Y en ese entorno apareció -¿a mis trece años, a mis catorce?- Les quatre cents coups. Sin duda, en el momento en que la vi por vez primera me debe haber gustado, y mucho. Buena prueba de ello es que, desde entonces y hasta hoy, puedo tararear algunas frases de la música original de Jean Constantin, y que, después de verla, me avalancé sobre cualquier libro de Honoré de Balzac que estuviera al alcance de mis manos. Pero esa impresión favorable ¿se debió a una emoción mía o a un acatamiento inconsciente a las excelentes críticas recibidas en el momento de su estreno? Por aquel entonces, cabe aclararlo, creía en la institución crítica. De cualquier manera allí me encontré, y ni siquiera podía sospecharlo, con el actor, que con los años, se convertiría en mi favorito: Jean-Pierre Léaud, no tanto por sus trabajos para Truffaut -aunque me sigue emocionando su actuación en Les deux anglaises et le continent- sino por algunos de los que concretó para Jean-Luc Godard: Masculin-Féminin, La chinoise, Détective; para Philippe Garrel : L'naissance de l'amour; para Pier Paolo Pasolini: Porcile y, sobre todo, para la formidable La mamain et la putain, de Jean Eustache.
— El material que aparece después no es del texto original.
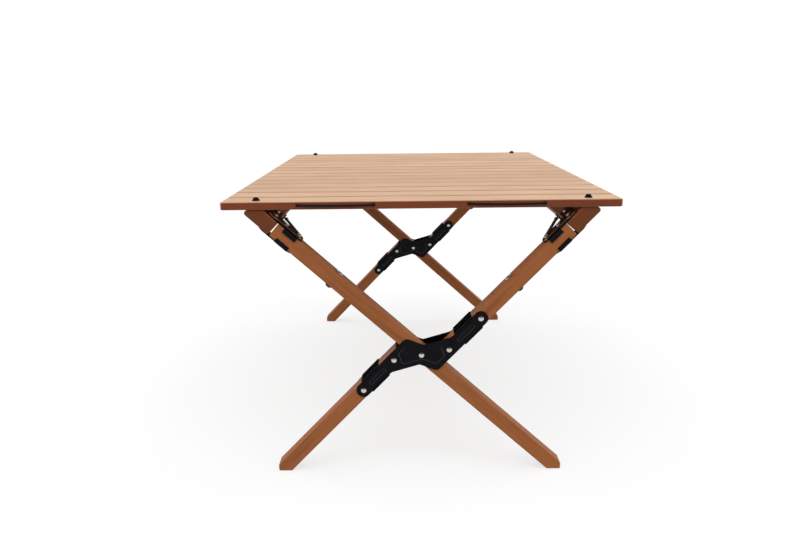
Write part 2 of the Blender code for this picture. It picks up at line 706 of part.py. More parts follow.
def bracket_flange(sign, wall):
    """Outline of one flange, a little inside the plate's fold so that their faces never coincide."""
    start = sign * (FLANGE_START + FLANGE_INSET)
    stop = sign * (FLANGE_START + FLANGE_LENGTH - FLANGE_INSET)
    inner = -sign * LEG_OFFSET + wall * (HALF_LEG + TOUCH)
    outer = inner + wall * (BRACKET_THICKNESS - FLANGE_INSET)
    return [(start, inner), (stop, inner), (stop, outer), (start, outer)]


def bracket_plate(matrix, outside):
    """Pressed plate on an end face of a split leg; outside is -1 on the outer face and 1 on the inner."""
    face = -TOUCH if outside < 0 else LEG_DEPTH + TOUCH
    skin = face + outside * BRACKET_THICKNESS
    crest = skin + outside * BRACKET_BEAD
    core = skin - outside * BRACKET_THICKNESS / 2
    deep = face - outside * FLANGE_DEPTH
    waist = BRACKET_WAIST - 2.5 * MM
    panel = rounded(point_symmetric([
        (-32.5 * MM, 11 * MM, 3 * MM), (-4 * MM, -waist, 4 * MM),
        (5.5 * MM, -28 * MM, 3 * MM), (24 * MM, -28 * MM, 4 * MM),
    ]))
    extras = [prism(panel, *sorted((core, crest)), edge=BEAD_EDGE)]
    for sign in (-1, 1):
        extras.append(prism(bracket_bead(sign), *sorted((core, crest)), edge=BEAD_EDGE))
        for wall in (-1, 1):
            extras.append(prism(bracket_flange(sign, wall), *sorted((core, deep))))
    plate = prism(bracket_outline(), *sorted((face, skin)))
    return placed(fused(plate, *extras), matrix @ SWAP_YZ)


def bracket_rivet(matrix, along, across, raised):
    """Rivet through both plates and the wood between them, its domed head on the outer side."""
    skin = TOUCH + BRACKET_THICKNESS + raised + TOUCH
    rivet = domed_pin(BRACKET_RIVET_DIAMETER, BRACKET_RIVET_HEAD, BRACKET_RIVET_DOME,
                      -LEG_DEPTH - skin, skin, BRACKET_RIVET_DOME * 0.7)
    turn = Matrix.Rotation(math.radians(90), 4, "X")
    return placed(rivet, matrix @ Matrix.Translation((along, 0, across)) @ turn)


def build_brackets(parent):
    """Two plates for each split leg, and five rivets; the centre rivet also carries the long leg."""
    for place, end in ENDS:
        matrix = frame_of(1, SPLIT_LEG_ANGLE, 0, end)
        centre = bracket_rivet(matrix, 0, 0, BRACKET_BEAD)
        add_piece(place + "_centre_rivet", centre, "nickel", parent=parent)
        holes = [[rivet_hole(PIVOT.x, PIVOT.z, end)], [rivet_hole(PIVOT.x, PIVOT.z, end)]]
        for number, (along, across) in enumerate(split_rivets(), 1):
            rivet = bracket_rivet(matrix, along, across, 0)
            add_piece(f"{place}_side_rivet_{number}", rivet, "nickel", parent=parent)
            world = matrix @ Vector((along, 0, across))
            for tools in holes:
                tools.append(rivet_hole(world.x, world.z, end))
        for (side, outside), tools in zip((("outer", -1), ("inner", 1)), holes):
            plate = cut(bracket_plate(matrix, outside), tools)
            add_piece(f"{place}_{side}_bracket", plate, "black_steel", parent=parent)


def cord_places():
    return -CORD_OUTER_X, -CORD_INNER_X, CORD_INNER_X, CORD_OUTER_X


def build_slats():
    """Slats with their holes; each slat after the first has its origin on the hinge line before it."""
    cord_height = TABLE_HEIGHT - CORD_HOLE_DEPTH
    for index in range(SLAT_COUNT):
        start = -TABLE_LENGTH / 2 + index * SLAT_PITCH
        low = start if index == 0 else start + SLAT_SEAM / 2
        high = start + SLAT_PITCH if index == SLAT_COUNT - 1 else start + SLAT_PITCH - SLAT_SEAM / 2
        corners = [
            (low, SLAT_UNDERSIDE, SLAT_EDGE_ROUND), (high, SLAT_UNDERSIDE, SLAT_EDGE_ROUND),
            (high, TABLE_HEIGHT, SLAT_EDGE_ROUND), (low, TABLE_HEIGHT, SLAT_EDGE_ROUND),
        ]
        along_x = Matrix(((0, 0, 1, 0), (1, 0, 0, 0), (0, 1, 0, 0), (0, 0, 0, 1)))
        outline = rounded(corners, WOOD_ARC_STEP)
        bar = prism(outline, -SLAT_LENGTH / 2, SLAT_LENGTH / 2, edge=SLAT_EDGE_ROUND / 2)
        slat = placed(bar, along_x)
        tools = []
        for x in cord_places():
            hole = cylinder(CORD_HOLE_DIAMETER, low - CUT_PAST, high + CUT_PAST)
            tools.append(placed(hole, Matrix.Translation((x, 0, cord_height)) @ SWAP_YZ))
        if index in (0, SLAT_COUNT - 1):
            neck = STUD_NECK_DIAMETER + 2 * NECK_CLEARANCE
            y = (low + STUD_INSET) if index == 0 else (high - STUD_INSET)
            for spec in SIDES.values():
                hole = cylinder(neck, SLAT_UNDERSIDE - CUT_PAST, TABLE_HEIGHT + CUT_PAST)
                tools.append(placed(hole, Matrix.Translation((stud_x(**spec), y, 0))))
        add_piece(f"slat_{index + 1:02d}", cut(slat, tools), "slat", Vector((0, start, TABLE_HEIGHT)))


def cord_loop(first, last):
    """Centre line of a cord loop: through every slat, across the far face, back, across the near face."""
    bend = CORD_DIAMETER / 2 + TOUCH
    height = TABLE_HEIGHT - CORD_HOLE_DEPTH
    route = []
    for end, start, stop in ((1, first, last), (-1, last, first)):
        face = end * TABLE_LENGTH / 2
        towards = math.copysign(bend, stop - start)
        for step in range(CORD_BEND_STEPS + 1):
            angle = step / CORD_BEND_STEPS * math.pi / 2
            across = start + towards * (1 - math.cos(angle))
            route.append(Vector((across, face + end * bend * math.sin(angle), height)))
        for step in range(1, CORD_RUN_STEPS):
            share = step / CORD_RUN_STEPS
            across = start + towards + (stop - start - 2 * towards) * share
            sag = CORD_SAG * 4 * share * (1 - share)
            route.append(Vector((across, face + end * bend, height - sag)))
        for step in range(CORD_BEND_STEPS + 1):
            angle = step / CORD_BEND_STEPS * math.pi / 2
            across = stop - towards * (1 - math.sin(angle))
            route.append(Vector((across, face + end * bend * math.cos(angle), height)))
    return route


def build_cords():
    """Two loops of elastic cord, each one closed tube."""
    left_outer, left_inner, right_inner, right_outer = cord_places()
    loops = (("left_cord", left_outer, left_inner), ("right_cord", right_inner, right_outer))
    for name, first, last in loops:
        origin = Vector(((first + last) / 2, 0, TABLE_HEIGHT))
        curve = bpy.data.curves.new(name, "CURVE")
        curve.dimensions = "3D"
        curve.bevel_depth = CORD_DIAMETER / 2
        curve.bevel_resolution = 2
        route = cord_loop(first, last)
        spline = curve.splines.new("POLY")
        spline.points.add(len(route) - 1)
        spline.use_cyclic_u = True
        spline.use_smooth = True
        for point, place in zip(spline.points, route):
            point.co = (*(place - origin), 1)
        add_object(name, curve, "cord", origin, None)


def build_table():
    clear_scene()
    right_frame = bpy.data.objects.new("right_frame_pivot", None)
    right_frame.location = PIVOT
    bpy.context.scene.collection.objects.link(right_frame)
    build_slats()
    build_cords()
    for name, parent in (("left", None), ("right", right_frame)):
        build_rail(name, parent)
        build_studs(name, parent)
        build_corners(name, parent)
    build_long_legs(None)
    build_split_legs(right_frame)
    build_brackets(right_frame)


build_table()
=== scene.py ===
"""Camping table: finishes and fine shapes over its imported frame, with a studio stage."""

import json
import math

import bmesh
import bpy
from bpy.props import FloatProperty, FloatVectorProperty, IntProperty, PointerProperty
from mathutils import Matrix, Vector


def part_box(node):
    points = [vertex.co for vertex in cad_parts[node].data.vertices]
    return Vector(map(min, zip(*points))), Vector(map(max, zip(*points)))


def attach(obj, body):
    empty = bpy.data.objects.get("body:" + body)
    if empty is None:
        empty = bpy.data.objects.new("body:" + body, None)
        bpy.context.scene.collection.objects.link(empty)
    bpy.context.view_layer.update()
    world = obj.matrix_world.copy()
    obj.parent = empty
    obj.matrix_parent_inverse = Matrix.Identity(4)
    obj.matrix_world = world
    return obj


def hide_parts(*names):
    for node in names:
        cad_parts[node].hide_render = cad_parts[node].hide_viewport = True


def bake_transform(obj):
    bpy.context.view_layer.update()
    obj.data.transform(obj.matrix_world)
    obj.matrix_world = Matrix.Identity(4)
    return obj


bl_info = {
    "name": "Camping table",
    "version": (1, 0, 0),
    "blender": (4, 5, 0),
    "location": "3D View > Sidebar > Camping table",
    "description": "Dresses a roll-top camping table in beech, coated steel, rubber and elastic cord",
    "category": "Object",
}

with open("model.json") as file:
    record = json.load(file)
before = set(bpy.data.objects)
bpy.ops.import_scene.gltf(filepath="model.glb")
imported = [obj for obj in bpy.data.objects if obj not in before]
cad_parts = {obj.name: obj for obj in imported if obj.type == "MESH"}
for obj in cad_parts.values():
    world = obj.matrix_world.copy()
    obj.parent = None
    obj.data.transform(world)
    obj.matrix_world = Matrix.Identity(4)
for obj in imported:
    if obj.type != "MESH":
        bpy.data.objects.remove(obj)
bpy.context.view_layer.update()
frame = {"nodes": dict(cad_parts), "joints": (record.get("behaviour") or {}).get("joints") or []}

MM = 0.001
NEAR, FAR = -1, 1
ENDS = (("near", NEAR), ("far", FAR))
PIVOT = Vector(next(joint["pos_m"] for joint in frame["joints"] if joint["name"] == "frame_close"))
SLATS = sorted(name for name in frame["nodes"] if name.startswith("slat_"))
SLAT_LOW, SLAT_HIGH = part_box(SLATS[0])
TOP_HEIGHT = SLAT_HIGH.z
TABLE_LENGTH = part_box(SLATS[-1])[1].y - SLAT_LOW.y
SLAT_PITCH = TABLE_LENGTH / len(SLATS)
RAIL_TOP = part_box("left_rail")[1].z
FRAME_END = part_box("left_rail")[1].y
LEG_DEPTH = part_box("near_long_leg")[1].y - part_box("near_long_leg")[0].y
MID_DEPTH = LEG_DEPTH / 2


def linear(hex_colour):
    """Linear red, green and blue of an sRGB colour written as #rrggbb."""
    channels = []
    for start in (1, 3, 5):
        value = int(hex_colour[start:start + 2], 16) / 255
        channels.append(value / 12.92 if value <= 0.04045 else ((value + 0.055) / 1.055) ** 2.4)
    return tuple(channels)


def length(name, description, default):
    return FloatProperty(name=name, description=description, default=default,
                         min=0, unit="LENGTH", precision=4)


def angle(name, description, degrees):
    return FloatProperty(name=name, description=description, default=math.radians(degrees), subtype="ANGLE")


def colour(name, description, hex_colour):
    return FloatVectorProperty(name=name, description=description, default=linear(hex_colour),
                               subtype="COLOR", min=0, max=1)


class TableSizes(bpy.types.PropertyGroup):
    """Sizes of the pieces that are shaped here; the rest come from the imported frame."""

    slat_round: length("Slat edge", "Rounding of the slats' edges, top and bottom", 1.5 * MM)
    slat_corner: length("Slat corner", "Rounding of the slats' corners, seen from above", 6 * MM)
    cord_diameter: length("Cord", "Diameter of the elastic cord", 3.4 * MM)
    cord_hole: length("Cord hole", "Diameter of the holes that the cord runs through", 5.8 * MM)
    cord_depth: length("Cord depth", "Depth of the cord's middle under the top", 4.8 * MM)
    cord_sag: length("Cord sag", "Sag of the cord between its holes", 0.9 * MM)
    leg_width: length("Leg width", "Width of a leg seen along the table", 23 * MM)
    leg_gap: length("Leg gap", "Gap between the legs when the frame is shut", 2.4 * MM)
    wood_round: length("Wood edge", "Rounding of the frame's long edges", 1.6 * MM)
    plate: length("Hinge plate", "Thickness of the hinge plates", 1.8 * MM)
    arm: length("Lock arm", "Thickness of the lock arms", 2.2 * MM)
    bracket: length("Bracket", "Thickness of the crossing brackets", 1.6 * MM)
    bead: length("Bead", "Height of the panel and beads pressed into a bracket", 0.8 * MM)
    long_angle: angle("Long leg angle", "Rise of the whole legs", 42)
    split_angle: angle("Split leg angle", "Rise of the split legs", 45.9)
    round_sides: IntProperty(name="Round sides", description="Facets round a turned piece",
                             default=40, min=12)


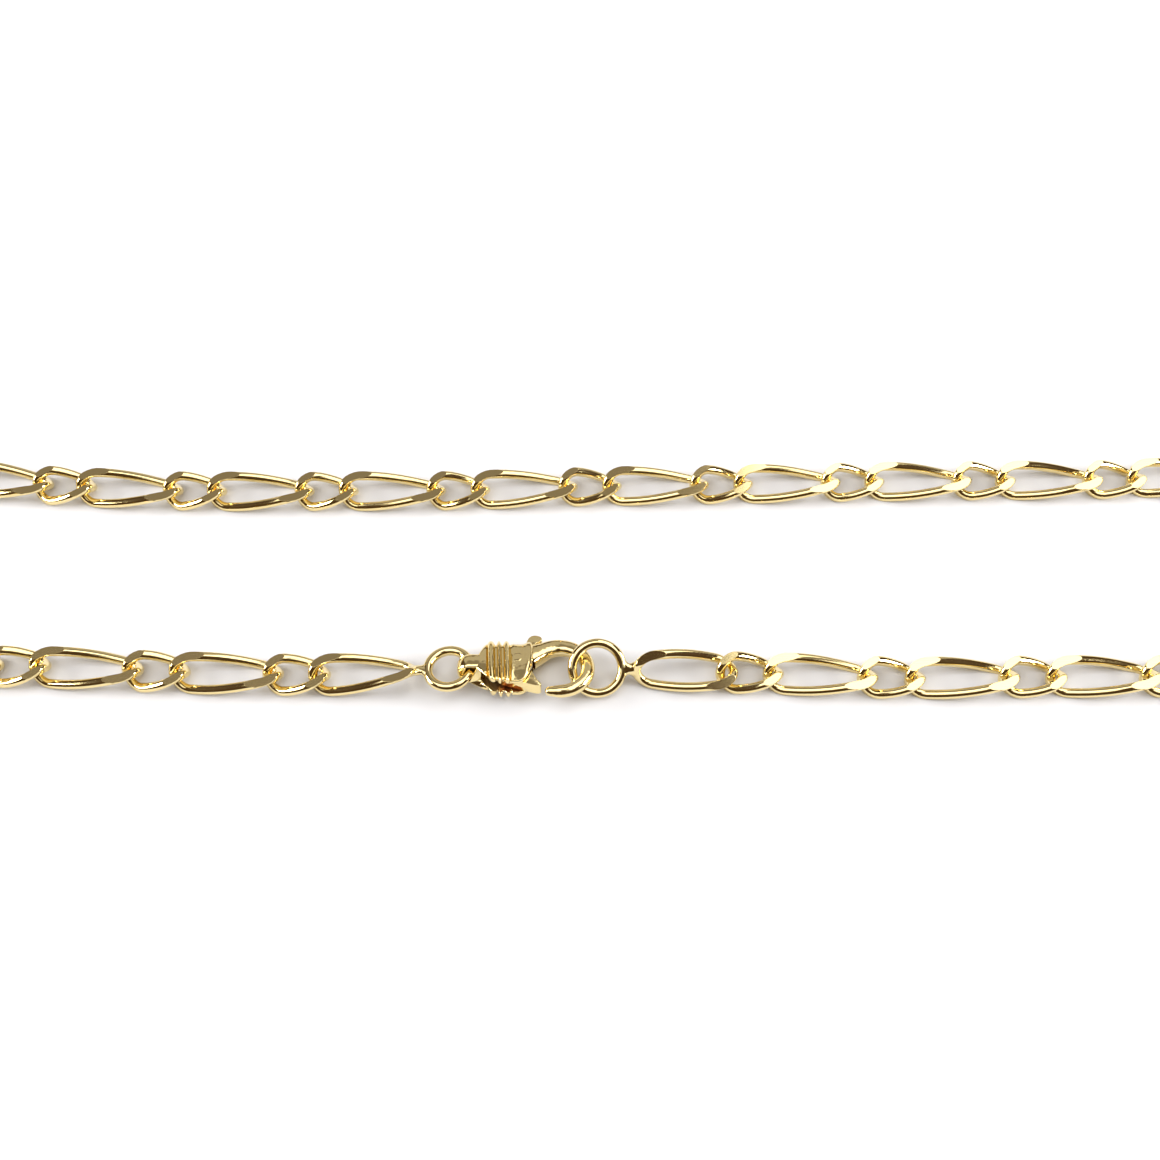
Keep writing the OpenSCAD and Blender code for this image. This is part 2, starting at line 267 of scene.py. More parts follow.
def rim_verts(rim):
    """The corners of a list of edges, each once."""
    return list({vert for edge in rim for vert in edge.verts})


def carry_on(bm, rim, step):
    """Extrudes a rim once and moves the new rim by a matrix."""
    made = bmesh.ops.extrude_edge_only(bm, edges=rim)["geom"]
    verts = {item for item in made if isinstance(item, bmesh.types.BMVert)}
    bmesh.ops.transform(bm, matrix=step, verts=list(verts))
    edges = [item for item in made if isinstance(item, bmesh.types.BMEdge)]
    return [edge for edge in edges if verts.issuperset(edge.verts)]


def keep_above_table(bm):
    """Levels what would stand below the table."""
    for vert in bm.verts:
        vert.co.z = max(vert.co.z, 0)


def middle_of(rim):
    """The mean place of a rim's corners."""
    verts = rim_verts(rim)
    return sum((vert.co for vert in verts), Vector()) / len(verts)


def scaled_about(centre, factor):
    """A scale about a point: factor is a number or one factor for each axis."""
    factors = factor if isinstance(factor, tuple) else (factor,) * 3
    size = Matrix.Diagonal((*factors, 1))
    return Matrix.Translation(centre) @ size @ Matrix.Translation(-centre)


def round_off(bm, rim, out, bulge, steps=4):
    """Closes a rim with a round end that stands out by bulge along a direction."""
    sink = 0.0
    width = 1.0
    for step in range(1, steps):
        angle = step / steps * math.pi / 2
        centre = middle_of(rim)
        rise = bulge * math.sin(angle) - sink
        shrink = math.cos(angle) / width
        rim = carry_on(bm, rim, Matrix.Translation(out * rise) @ scaled_about(centre, shrink))
        sink = bulge * math.sin(angle)
        width = math.cos(angle)
    pole = middle_of(rim) + out * (bulge - sink)
    last = carry_on(bm, rim, Matrix.Identity(4))
    bmesh.ops.pointmerge(bm, verts=rim_verts(last), merge_co=pole)


def spun(bm, rim, centre, angle, steps):
    """Bends a rim round an upright axis and returns the last rim."""
    geometry = list(rim) + rim_verts(rim)
    made = bmesh.ops.spin(
        bm, geom=geometry, cent=centre, axis=UP, angle=angle, steps=steps, use_duplicate=False
    )
    return [item for item in made["geom_last"] if isinstance(item, bmesh.types.BMEdge)]


def tidy(bm):
    """Merges what lies double and turns every face outwards."""
    bmesh.ops.remove_doubles(bm, verts=bm.verts, dist=SAME_PLACE)
    bmesh.ops.recalc_face_normals(bm, faces=bm.faces)


def as_piece(bm, name, materials):
    """Turns a bmesh into an object at the origin with its finishes."""
    mesh = bpy.data.meshes.new(name)
    bm.to_mesh(mesh)
    bm.free()
    for material in materials:
        mesh.materials.append(material)
    piece = bpy.data.objects.new(name, mesh)
    bpy.context.scene.collection.objects.link(piece)
    triangles = sum(len(face.vertices) - 2 for face in mesh.polygons)
    print(name, "has", triangles, "triangles")
    return piece


# %% [markdown]
# ## One link
# A link starts as a ring of wire that runs straight, bends, runs back and bends again. The whole
# oval is then twisted about its length, so that one side stands up at one end and the other side
# at the other end. Last comes the grinding: two level cuts take off what stands too high and too
# low. Modelling the flats by hand would guess their outline, and a cut gives it exactly.

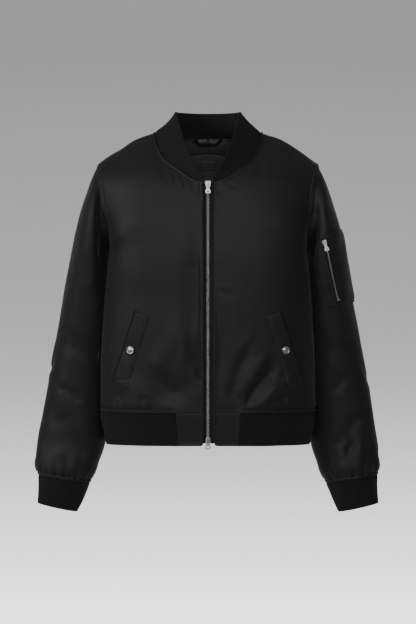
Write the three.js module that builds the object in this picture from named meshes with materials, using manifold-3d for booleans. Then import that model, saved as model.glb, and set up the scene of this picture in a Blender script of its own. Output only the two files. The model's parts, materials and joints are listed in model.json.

También allí, tropecé, sin saberlo, con Jacques Demy, que hacía una breve aparición como un policía, y que, hasta ahora, es uno de los cineastas que más respeto.

¿Y Truffaut? Todavía recuerdo las lágrimas que derramé en un desayuno, en 1984, sobre mi tazón de café con leche al enterarme de su temprana muerte. En algún lugar debo tener el mal poema que escribí para la ocasión. Pero esa emoción se ha atenuado con el correr de los años. Organizando, en el 2002, una revisión de parte de la filmografía de Truffaut para una institución de cuyo nombre, afortunadamente, ya no puedo acordarme, me encontré con que Les quatre cents coups me dejaba indiferente y que La nuit americaine, en copia doblada al inglés que es la única que puede hallarse por estas latitudes, también y que hasta me provocaba cierta indignación por su desembozado elogio a un cine inolvidable que ha desaparecido, es cierto, pero que también sembró las semillas para que, años más tarde, la gente aceptara sin mayores rubores que las películas son una rama, menor, de la industria del entretenimiento. Hay filmes de Truffaut que me siguen entusiasmando mucho: La peau douce, sin duda, al menos para mí, el mejor; Baisers volés, donde aprendí como untar la manteca sobre las galletitas sin que éstas se quiebren, de lejos la más bella del ciclo Doinel; La Sirene du Mississippi; Les deux anglaises..., por supuesto; Une belle fille comme moi, merecido tributo a una actriz extraordinaria: Bernardette Lafont y La femme d'a coté. Pero lo que ya no alcanzo a ver es la obra toda detrás de las evidentes superficies, el dibujo que forman sus películas. Probablemente por deficiencias mías, aunque no descarto la posibilidad de que el "universo Truffaut", comparado, por ejemplo, con el "universo Godard", hoy me resulte estrecho, enturbiado por alguna de las formas de la mezquindad, intelectual o emotiva, vaya uno a saber. Lo que estarían evidenciando tanto la manera en que, en sus películas, se mantuvo obstinadamente lejano de lo que ocurría en derredor suyo, salvo sus amores transcriptos de manera cifrada, como la absolutización del amor -sí, que por supuesto hace mal, como lo reitera en su obra- como móvil de conducta para sus personajes.